Marcelo Yuka morreu no mês que o velho governo de Bolsonaro decretou a flexibilização do porte de armas. Antes disso ele já dizia que os setores médios estavam enganados, achando que poderiam se defender tendo armas. Os setores populares não poderão ter armas porque são caras e, mesmo se pudessem, isso só aumentaria a insegurança. Nós, as mulheres, sabemos bem que, com uma arma, será mais fácil sermos mortas por aqueles que são chamados, erroneamente, de nossos companheiros.
Em tempos em que a depressão se alastra como se fosse vírus, que cresce o número de suicídios até na infância, armas em casa constituem grande risco. Em tempos de intolerância e discursos de ódio, de desemprego e violência, mais armas só servem mesmo para fazer caixa para indústria bélica e favorecer político corrupto. Não atende aos interesses do povo brasileiro que precisa de educação, cultura e arte para viver e expressar sua sensibilidade. Mas se extingue o Ministério da Cultura e armas de fogo são apontadas como a solução para os problemas do país.

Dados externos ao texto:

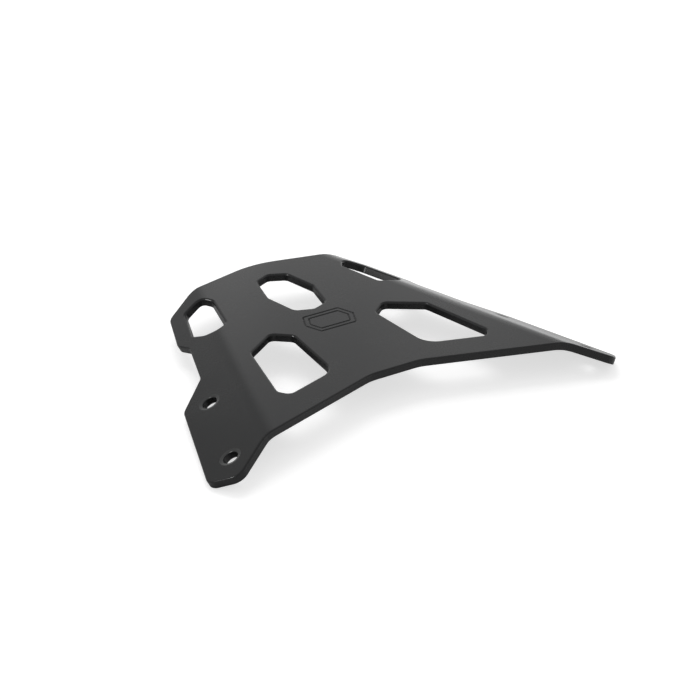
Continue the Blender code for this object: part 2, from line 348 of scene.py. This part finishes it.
def rounded_loop(corners, clockwise=False):
    """Points of a closed loop with every corner (x, y, radius) turned into an arc, and their normals.

    An arc's centre lies on the corner's bisector at radius / sin(half the corner's angle), and its points
    are centre + radius * (cos a, sin a) from one tangent point to the other. The normal points to the
    right of the way round: away from the metal on an outline, into the gap on a clockwise window.
    """
    spots = np.array([corner[:2] for corner in corners], float)
    radii = np.array([corner[2] for corner in corners], float)
    following = np.roll(spots, -1, axis=0)
    area = np.sum(spots[:, 0] * following[:, 1] - spots[:, 1] * following[:, 0])
    if (area < 0.0) != clockwise:
        spots = spots[::-1]
        radii = radii[::-1]
    back = np.roll(spots, 1, axis=0) - spots
    ahead = np.roll(spots, -1, axis=0) - spots
    back_length = np.linalg.norm(back, axis=1)
    ahead_length = np.linalg.norm(ahead, axis=1)
    back /= back_length[:, None]
    ahead /= ahead_length[:, None]
    half = np.arccos(np.clip(np.sum(back * ahead, axis=1), -1.0, 1.0)) / 2
    reach = np.minimum(radii / np.tan(half), ARC_SHARE * np.minimum(back_length, ahead_length))
    radii = reach * np.tan(half)
    bisector = back + ahead
    bisector /= np.linalg.norm(bisector, axis=1)[:, None]
    centres = spots + bisector * (radii / np.sin(half))[:, None]
    starts = spots + back * reach[:, None] - centres
    turns = (np.pi - 2 * half) * np.sign(ahead[:, 0] * back[:, 1] - ahead[:, 1] * back[:, 0])
    points = []
    normals = []
    for centre, start, radius, turn in zip(centres, starts, radii, turns):
        steps = max(2, math.ceil(abs(turn) / ARC_STEP))
        angles = math.atan2(start[1], start[0]) + turn * np.linspace(0.0, 1.0, steps + 1)
        rays = np.stack([np.cos(angles), np.sin(angles)], axis=1)
        points.append(centre + radius * rays)
        normals.append(rays * np.sign(turn))
    return np.concatenate(points), np.concatenate(normals)


def mirrored(corners):
    """The corners on the left half, in the order that carries on round the loop."""
    return [(-x, y, radius) for x, y, radius in reversed(corners)]


def section(corners, facings, roundings):
    """A section's points (offset, height) and normals, with each of its corners rounded.

    Side k faces the angle facings[k], told from straight up towards the open side. The round at a corner
    between sides with normals m and n has its centre at corner - rounding * (m + n) / (1 + m . n).
    """
    points = []
    normals = []
    for corner, first, last, rounding in zip(corners, facings, facings[1:], roundings):
        ends = np.array([[math.sin(first), math.cos(first)], [math.sin(last), math.cos(last)]])
        centre = np.array(corner) - rounding * ends.sum(axis=0) / (1.0 + ends[0] @ ends[1])
        angles = np.linspace(first, last, ROUND_STEPS + 1)
        rays = np.stack([np.sin(angles), np.cos(angles)], axis=1)
        points.append(centre + rounding * rays)
        normals.append(rays)
    return np.concatenate(points), np.concatenate(normals)


def cut_section(sheet, rounding):
    """The section of a cut edge, rounded above by this radius and below by the sheet's own.

    A last point straight under the first gives both faces of the sheet the same rim.
    """
    corners = [(0.0, 0.0), (0.0, -sheet.thickness)]
    points, normals = section(corners, [UP, LEVEL, DOWN], [rounding, sheet.under_rounding])
    return np.vstack([points, (points[0, 0], points[-1, 1])]), np.vstack([normals, normals[-1]])


def screw_hole_section(sheet):
    """The section of a screw hole: down the countersink's slope from its rim, then down the bore."""
    rim = (sheet.countersink - sheet.bore) / 2
    sink = rim * math.tan(sheet.countersink_slope)
    corners = [(0.0, 0.0), (rim, -sink), (rim, -sheet.thickness)]
    roundings = [sheet.hole_rounding, sheet.hole_rounding, sheet.under_rounding]
    return section(corners, [UP, sheet.countersink_slope, LEVEL, DOWN], roundings)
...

Sobre as armas, Yuka afirmou em entrevista ao Estadão, publicada em 17 de março de 2014:
“O cerne do meu ponto de vista é que a arma de fogo é o fim da tolerância. A guerra se dá quando a tolerância termina. E não há regras numa guerra. Isso só acontece a partir do momento em que o Estado assume que terminou o diálogo. E terminar o diálogo é uma posição política absoluta, ditatorial. O Estado não foi feito para se curvar à falta de diálogo, mas, sim, para promover sua importância. (…) Sou, talvez ingenuamente, um dos últimos que se assume como pacifista”.
O Yuka músico e lutador é mais conhecido. É extraordinário saber mais também do Marcelo pessoa física, na sua intimidade, no seu dia a dia. Um homem que sente seu corpo como limitado por conta das balas que o tornaram paraplégico. Um homem que sente muita dor nos anos que se seguem ao assalto. Uma pessoa que, segundo ele mesmo, tinha autoestima baixa e era desengonçado. Uma pessoa corajosa, que buscou ser sujeito, apesar dos dramas. Marcelo tinha um grande amor pela humanidade. Desejava também ser amado. Sua condição de cadeirante, segundo ele, confundiu mais suas emoções.

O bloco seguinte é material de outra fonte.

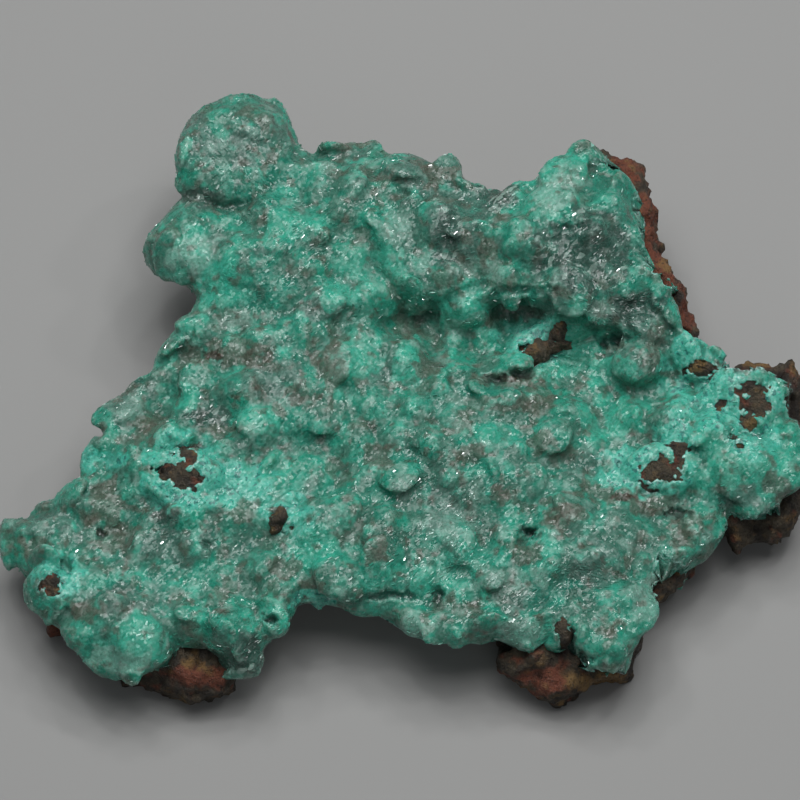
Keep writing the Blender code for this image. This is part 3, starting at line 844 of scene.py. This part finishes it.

Alguém poderia amá-lo? “Me abrace e me dê um beijo, faça um filho comigo, mas não me deixe sentar na poltrona no dia de domingo procurando novas drogas de aluguel nesse vídeo coagido, é pela paz que eu não quero seguir admitindo”.
Ele não teve o filho e não se conformou à poltrona nos dias de domingo. Marcelo teve muita dificuldade em aceitar sua condição de cadeirante, o que é compreensível em uma sociedade marcada pelo capacitismo. Mas foi nessa condição de cadeirante que ele diz ter aprendido a diferença entre fazer sexo e fazer amor.

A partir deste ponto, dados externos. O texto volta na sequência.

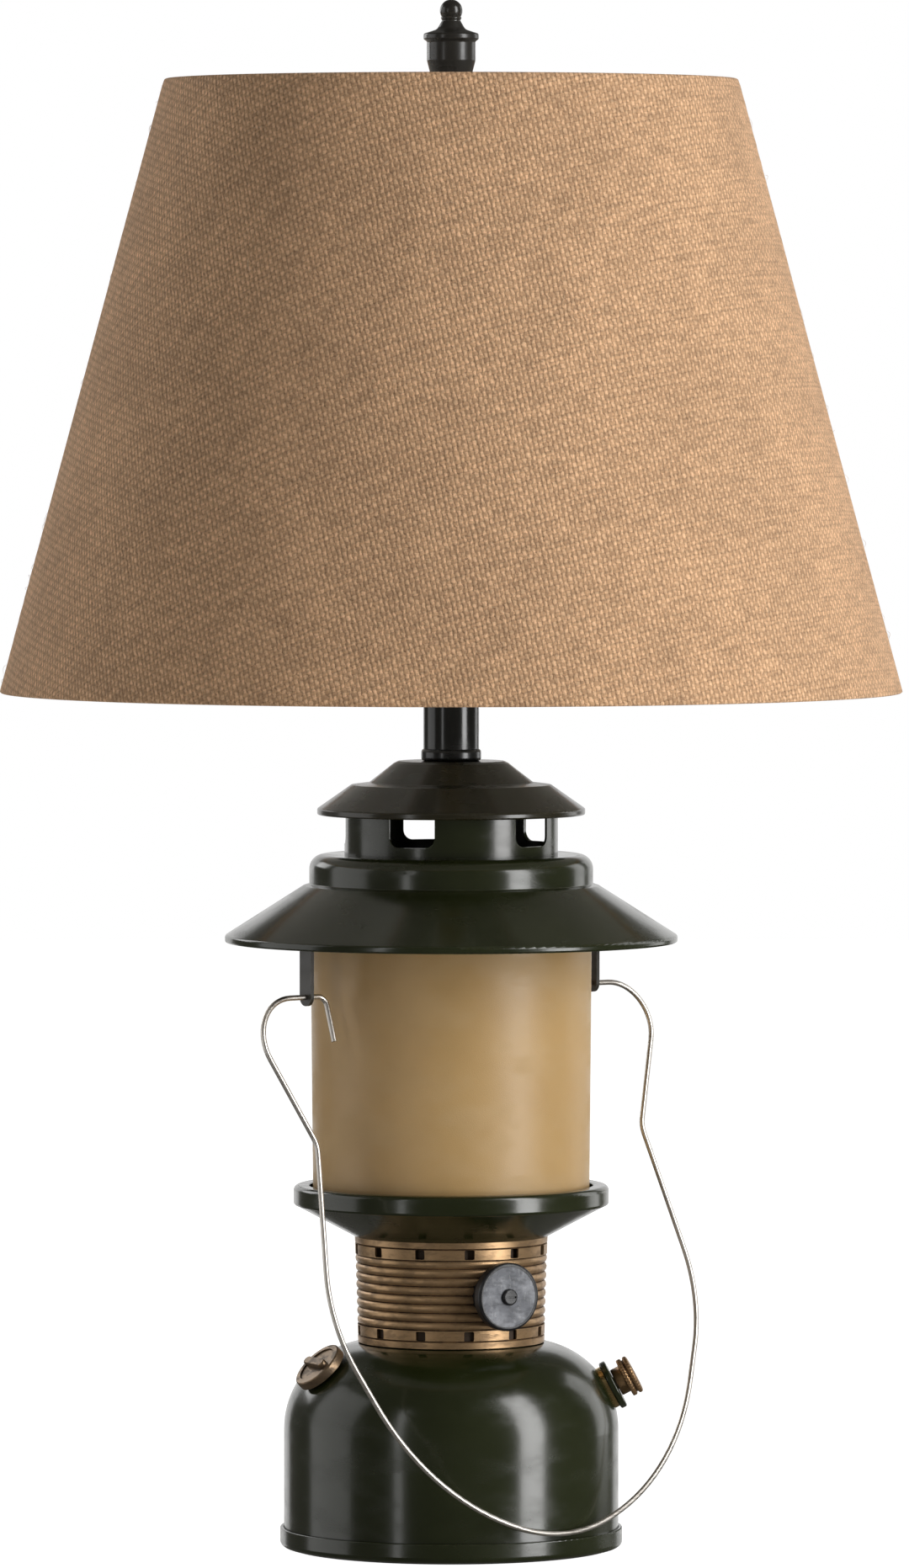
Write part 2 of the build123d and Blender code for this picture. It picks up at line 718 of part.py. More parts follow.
for side, name in ((-1, "left_ferrule"), (1, "right_ferrule")):
    with BuildPart() as ferrule:
        with BuildSketch(Plane.XY.offset(ferrule_bottom)):
            with Locations((side * harp_foot, 0)):
                Circle(3.1)
        extrude(amount=ferrule_height)
        with BuildSketch(Plane.XY.offset(ferrule_bottom)):
            with Locations((side * harp_foot, 0)):
                Circle(4.0)
        extrude(amount=1.6)
        with BuildSketch(Plane.XY.offset(ferrule_bottom)):
            with Locations((side * harp_foot, 0)):
                Circle(harp_wire_r + 0.09)
        extrude(amount=ferrule_height, mode=Mode.SUBTRACT)
    ferrule.part.label = name
    export_step(ferrule.part, f"parts/{name}.step")

with BuildPart() as harp_stud:
    with BuildSketch(Plane.XY.offset(harp_top - 8.0)):
        Circle(8.0)
    extrude(amount=8.0)
    fillet(harp_stud.edges().filter_by(GeomType.CIRCLE), 0.8)
    with BuildSketch(Plane.XY.offset(harp_top)):
        Circle(stud_r)
    extrude(amount=20.0)
    with BuildSketch(Plane.YZ):
        with Locations((0, harp_bow_z)):
            Circle(harp_wire_r)
    extrude(amount=10.0, both=True, mode=Mode.SUBTRACT)
harp_stud.part.label = "harp_stud"
export_step(harp_stud.part, "parts/harp_stud.step")

# --- Socket and bulb --------------------------------------------------------------------------------

socket_bottom = saddle_z + saddle_thickness
socket_r = 17.0
shell_top = 505.0

with BuildPart() as socket_cap:
    with BuildSketch(Plane.XZ):
        with BuildLine():
            FilletPolyline(
                (pipe_r + 0.02, socket_bottom), (8.0, socket_bottom), (8.0, socket_bottom + 5.0),
                (socket_r, socket_bottom + 11.0), (socket_r, socket_bottom + 18.0),
                (socket_r - 0.8, socket_bottom + 18.0), (socket_r - 0.8, socket_bottom + 11.6),
                (pipe_r + 0.02, socket_bottom + 5.8),
                radius=[0, 0, 1.0, 2.0, 0, 0, 1.2, 0], close=True,
            )
        make_face()
    revolve(axis=Axis.Z)
socket_cap.part.label = "socket_cap"
export_step(socket_cap.part, "parts/socket_cap.step")

with BuildPart() as socket_shell:
    with BuildSketch(Plane.XY.offset(socket_bottom + 12.4)):
        Circle(socket_r - 0.85)
        Circle(socket_r - 1.6, mode=Mode.SUBTRACT)
    extrude(amount=shell_top - socket_bottom - 12.4)
socket_shell.part.label = "socket_shell"
export_step(socket_shell.part, "parts/socket_shell.step")

with BuildPart() as socket_liner:
    with BuildSketch(Plane.XY.offset(socket_bottom + 14.0)):
        Circle(socket_r - 1.65)
        Circle(socket_r - 2.25, mode=Mode.SUBTRACT)
    extrude(amount=shell_top + 1.5 - socket_bottom - 14.0)
socket_liner.part.label = "socket_liner"
export_step(socket_liner.part, "parts/socket_liner.step")

contact_z = 474.0

with BuildPart() as socket_body:
    with BuildSketch(Plane.XY.offset(socket_bottom + 14.0)):
        Circle(14.2)
    extrude(amount=contact_z - socket_bottom - 14.0)
socket_body.part.label = "socket_body"
export_step(socket_body.part, "parts/socket_body.step")

with BuildPart() as screw_shell:
    with BuildSketch(Plane.XY.offset(contact_z)):
        Circle(14.2)
        Circle(13.6, mode=Mode.SUBTRACT)
    extrude(amount=28.0)
screw_shell.part.label = "screw_shell"
export_step(screw_shell.part, "parts/screw_shell.step")

with BuildPart() as bulb_base:
    with BuildSketch(Plane.XZ):
        with BuildLine():
            Polyline(
                (0, contact_z), (4.5, contact_z), (4.5, contact_z + 2.0), (9.0, contact_z + 3.5),
                (13.4, contact_z + 7.0), (13.4, contact_z + 28.0), (0, contact_z + 28.0), close=True,
            )
        make_face()
    revolve(axis=Axis.Z)
bulb_base.part.label = "bulb_base"
export_step(bulb_base.part, "parts/bulb_base.step")

bulb_r = 30.0
bulb_centre = 552.0
bulb_neck = contact_z + 28.0
bulb_wall = 0.8
flare = 25.0                # angle below level at which the neck leaves the ball

with BuildPart() as bulb_glass:
    with BuildSketch(Plane.XZ):
        with BuildLine():
            for radius in (bulb_r, bulb_r - bulb_wall):
                CenterArc((0, bulb_centre), radius, -flare, 90 + flare)
                Spline(
                    (13.2 - bulb_r + radius, bulb_neck),
                    (radius * cos(radians(flare)), bulb_centre - radius * sin(radians(flare))),
                    tangents=[(0, 1), (sin(radians(flare)), cos(radians(flare)))],
                )
            Line((13.2, bulb_neck), (13.2 - bulb_wall, bulb_neck))
            Line((0, bulb_centre + bulb_r), (0, bulb_centre + bulb_r - bulb_wall))
        make_face()
    revolve(axis=Axis.Z)
bulb_glass.part.label = "bulb_glass"
export_step(bulb_glass.part, "parts/bulb_glass.step")

# --- Shade and finial -------------------------------------------------------------------------------

shade_slope = (shade_bottom_r - shade_top_r) / (shade_top - shade_bottom)
wall_stretch = hypot(1, shade_slope)
fabric_width = fabric * wall_stretch
lining_width = lining * wall_stretch

with BuildPart() as shade_fabric:
    with BuildSketch(Plane.XZ):
        with BuildLine():
            Polyline(
                (shade_bottom_r, shade_bottom), (shade_top_r, shade_top),
                (shade_top_r - fabric_width, shade_top), (shade_bottom_r - fabric_width, shade_bottom),
                close=True,
            )
        make_face()
    revolve(axis=Axis.Z)
shade_fabric.part.label = "shade_fabric"
export_step(shade_fabric.part, "parts/shade_fabric.step")

with BuildPart() as shade_lining:
    with BuildSketch(Plane.XZ):
        with BuildLine():
            Polyline(
                (shade_bottom_r - fabric_width, shade_bottom), (shade_top_r - fabric_width, shade_top),
                (shade_top_r - fabric_width - lining_width, shade_top),
                (shade_bottom_r - fabric_width - lining_width, shade_bottom),
                close=True,
            )
        make_face()
    revolve(axis=Axis.Z)
shade_lining.part.label = "shade_lining"
export_step(shade_lining.part, "parts/shade_lining.step")

ring_inset = fabric_width + lining_width + ring_wire_r * wall_stretch
top_ring_z = shade_top - ring_wire_r - 0.3
top_ring_r = shade_top_r + shade_slope * (shade_top - top_ring_z) - ring_inset
bottom_ring_z = shade_bottom + ring_wire_r + 0.3
bottom_ring_r = shade_bottom_r - shade_slope * (bottom_ring_z - shade_bottom) - ring_inset

with BuildPart() as shade_top_ring:
    with BuildSketch(Plane.XZ):
        with Locations((top_ring_r, top_ring_z)):
            Circle(ring_wire_r)
    revolve(axis=Axis.Z)
shade_top_ring.part.label = "shade_top_ring"
export_step(shade_top_ring.part, "parts/shade_top_ring.step")

with BuildPart() as shade_bottom_ring:
    with BuildSketch(Plane.XZ):
        with Locations((bottom_ring_r, bottom_ring_z)):
            Circle(ring_wire_r)
    revolve(axis=Axis.Z)
shade_bottom_ring.part.label = "shade_bottom_ring"
export_step(shade_bottom_ring.part, "parts/shade_bottom_ring.step")

hub_bottom = harp_top + 0.3
hub_top = finial_bottom - 0.3
hub_middle = (hub_bottom + hub_top) / 2
arm_wire_r = 1.0

with BuildPart() as shade_spider:
    with BuildSketch(Plane.XY.offset(hub_bottom)):
        Circle(13.0)
        Circle(stud_r + 0.4, mode=Mode.SUBTRACT)
    extrude(amount=hub_top - hub_bottom)
    for arm in range(3):
        arm_plane = Plane(origin=(0, 0, 0), x_dir=heading(60.0 + arm * 120.0), z_dir=heading(-30.0 + arm * 120.0))
        with BuildLine(arm_plane) as arm_path:
            FilletPolyline(
                (9.0, hub_middle), (98.0, hub_middle), (108.0, top_ring_z),
                (top_ring_r - ring_wire_r + 0.1, top_ring_z), radius=6.0,
            )
        with BuildSketch(Plane(origin=arm_path.line @ 0, z_dir=arm_path.line % 0)):
            Circle(arm_wire_r)
        sweep(path=arm_path.line)
shade_spider.part.label = "shade_spider"
export_step(shade_spider.part, "parts/shade_spider.step")

ball_r = 5.1

with BuildPart() as finial:
    with BuildSketch(Plane.XZ):
        with BuildLine():
            FilletPolyline(
                (stud_r + 0.06, finial_bottom), (8.8, finial_bottom), (9.3, 666.0), (11.0, 672.5),
                (11.0, 681.0), (12.5, 682.2), (12.5, 684.6), (6.4, 686.6), (4.1, 690.6),
                (4.8, 691.6), (4.1, 692.6), (4.1, 695.0), (0, 695.0), (0, 676.0), (stud_r + 0.06, 676.0),
                radius=[0, 0.8, 3.0, 2.0, 0.8, 0.8, 1.1, 3.0, 0.8, 0.6, 0.4, 0, 0, 0, 0], close=True,
            )
        make_face()
        with BuildLine():
            CenterArc((0, finial_top - ball_r), ball_r, -90, 180)
            Line((0, finial_top - 2 * ball_r), (0, finial_top))
        make_face()
    revolve(axis=Axis.Z)
finial.part.label = "finial"
export_step(finial.part, "parts/finial.step")
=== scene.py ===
"""Finishes, cloth and fine pieces for a table lamp in the form of a camping lantern.

Metres, +Z up, front towards -Y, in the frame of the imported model. An azimuth is counted from the
front and is positive to the right, +X.
"""
import logging
import math
import random
from collections.abc import Callable
from dataclasses import dataclass, field
from enum import Enum

import bpy
from mathutils import Matrix, Vector


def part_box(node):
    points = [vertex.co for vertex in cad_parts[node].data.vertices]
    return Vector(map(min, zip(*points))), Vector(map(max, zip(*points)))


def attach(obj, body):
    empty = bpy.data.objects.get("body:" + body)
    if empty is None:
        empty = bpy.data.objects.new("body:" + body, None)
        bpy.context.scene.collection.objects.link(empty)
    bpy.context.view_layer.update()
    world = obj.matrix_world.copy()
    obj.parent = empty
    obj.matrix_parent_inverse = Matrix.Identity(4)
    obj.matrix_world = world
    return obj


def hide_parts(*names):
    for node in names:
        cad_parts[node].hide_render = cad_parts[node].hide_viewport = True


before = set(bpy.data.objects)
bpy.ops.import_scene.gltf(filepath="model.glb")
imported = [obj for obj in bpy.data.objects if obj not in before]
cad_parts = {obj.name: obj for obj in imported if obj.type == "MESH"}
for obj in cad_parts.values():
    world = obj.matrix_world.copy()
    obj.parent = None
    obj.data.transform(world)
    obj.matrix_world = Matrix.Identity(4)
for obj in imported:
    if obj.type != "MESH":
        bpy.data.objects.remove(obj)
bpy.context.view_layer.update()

logging.basicConfig(level=logging.INFO, format="%(name)s: %(message)s")
log = logging.getLogger("lantern_lamp")

Colour = tuple[float, float, float]
Value = float | tuple[float, ...] | bpy.types.NodeSocket
MM = 0.001
LINES_ROUND: Colour = (0.05, 0.05, 1.0)  # stretch that lays fine lines round an upright axis


def heading(azimuth: float, elevation: float = 0.0) -> Vector:
    """Give the unit direction of an azimuth and an elevation.

    Args:
        azimuth: degrees from the front, positive to the right.
        elevation: degrees above level.

    Returns:
        The direction, in the lamp's frame.
    """
    level = math.cos(math.radians(elevation))
    turn = math.radians(azimuth)
    return Vector((level * math.sin(turn), -level * math.cos(turn), math.sin(math.radians(elevation))))


# --- Node wiring --------------------------------------------------------------------------------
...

A participação de Marcelo No TEDx Sudeste também é bastante especial. Nela ele fala de como a adversidade o constituiu no pós assalto, com uma nova noção do seu corpo. E que “como artista eu percebi que o tamanho do meu corpo, tem que ser, nem que seja na porrada, o tamanho da minha sensibilidade, ela não é meu tamanho físico, nem da minha vontade mas o tamanho daquilo por que, por quem e como eu me emociono. (…) Um corpo social”. Tiraram essa vida cedo. Marcelo Yuka não vive, assim como Marielle não vive. Estão presentes em nossas lutas, nos inspiram. Mas para a mãe e o pai de Marcelo Yuka, para a mãe, filha e a esposa de Marielle, palavras de ordem certamente não curam a dor da ausência, a história interrompida, a falta que sentem dos seus. Não nos calemos com suas mortes.